March 4, 2013

Psychiatry and chemical lobotomies: Lives lost before they had a chance to live

Generation RX, as I watch this documentary on the industry of drugging children for profit without care or understanding to how the drugs effect their minds I consider myself lucky to have turned out the way I have. I was one of those children. Over the course of 6 years I was prescribed a plethora of psychotropic and sleep medications only to serve as a mere peon to a money-making scheme for Big Pharma. More and more in recent years children who are deemed defective by uncaring psychiatrists are thrown under foot as stepping stones for the pharmacological industry when little is understood as to what was going wrong in the children's brains. In many instances these drugs are like sweeping a pile of dirt under a carpet to not fix, but hide the disarray, as opposed to facing the issue and finding the root and cause of the problem.
What many don't understand is that these drugs are often the cause of more problems themselves.

Research shows that in the cases of the Columbine shootings and other recent school shootings the perpetrators of the homicides had been on or had taken some sort of psychotropic medications, names such as Prozac and Trazodone suddenly become familiar. Were these children with their drug-altered still-developing minds born horrendous murderers? Or were they victims of chemical lobotomies?
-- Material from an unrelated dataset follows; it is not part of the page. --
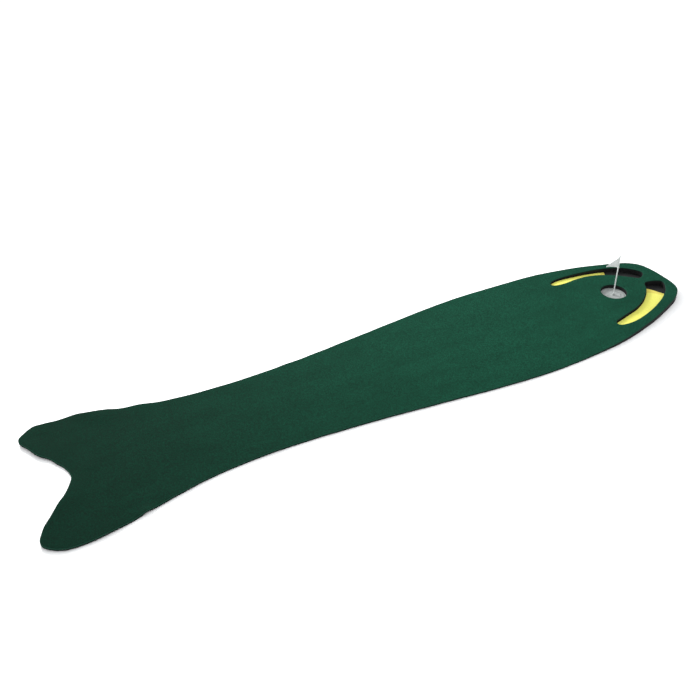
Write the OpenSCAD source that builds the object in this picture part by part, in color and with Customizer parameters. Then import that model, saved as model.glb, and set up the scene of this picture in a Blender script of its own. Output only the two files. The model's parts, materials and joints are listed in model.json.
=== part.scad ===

One of the most common terms thrown around lately "ADHD" seems to become so popular amongst psychiatrists that the diagnosis has grown like the manic fervor of a frothing dog.
"Does your child have difficulty concentrating in school? Does he or she tend to disobey your orders? Do they seem hyperactive and unfocused? You child may have ADHD and we have a prescription that can help."
What child doesn't do those things? It is rare when they don't, but does that mean that those children are defective and in need of a quick fix to mend their "broken" mental capabilities? In truth the drug is often over-prescribed and used as a band-aid sold to lazy parents that feel they don't have the time or energy to properly raise their children or confront the issues their children may have. Psychotropics are often used as pharmacological babysitters.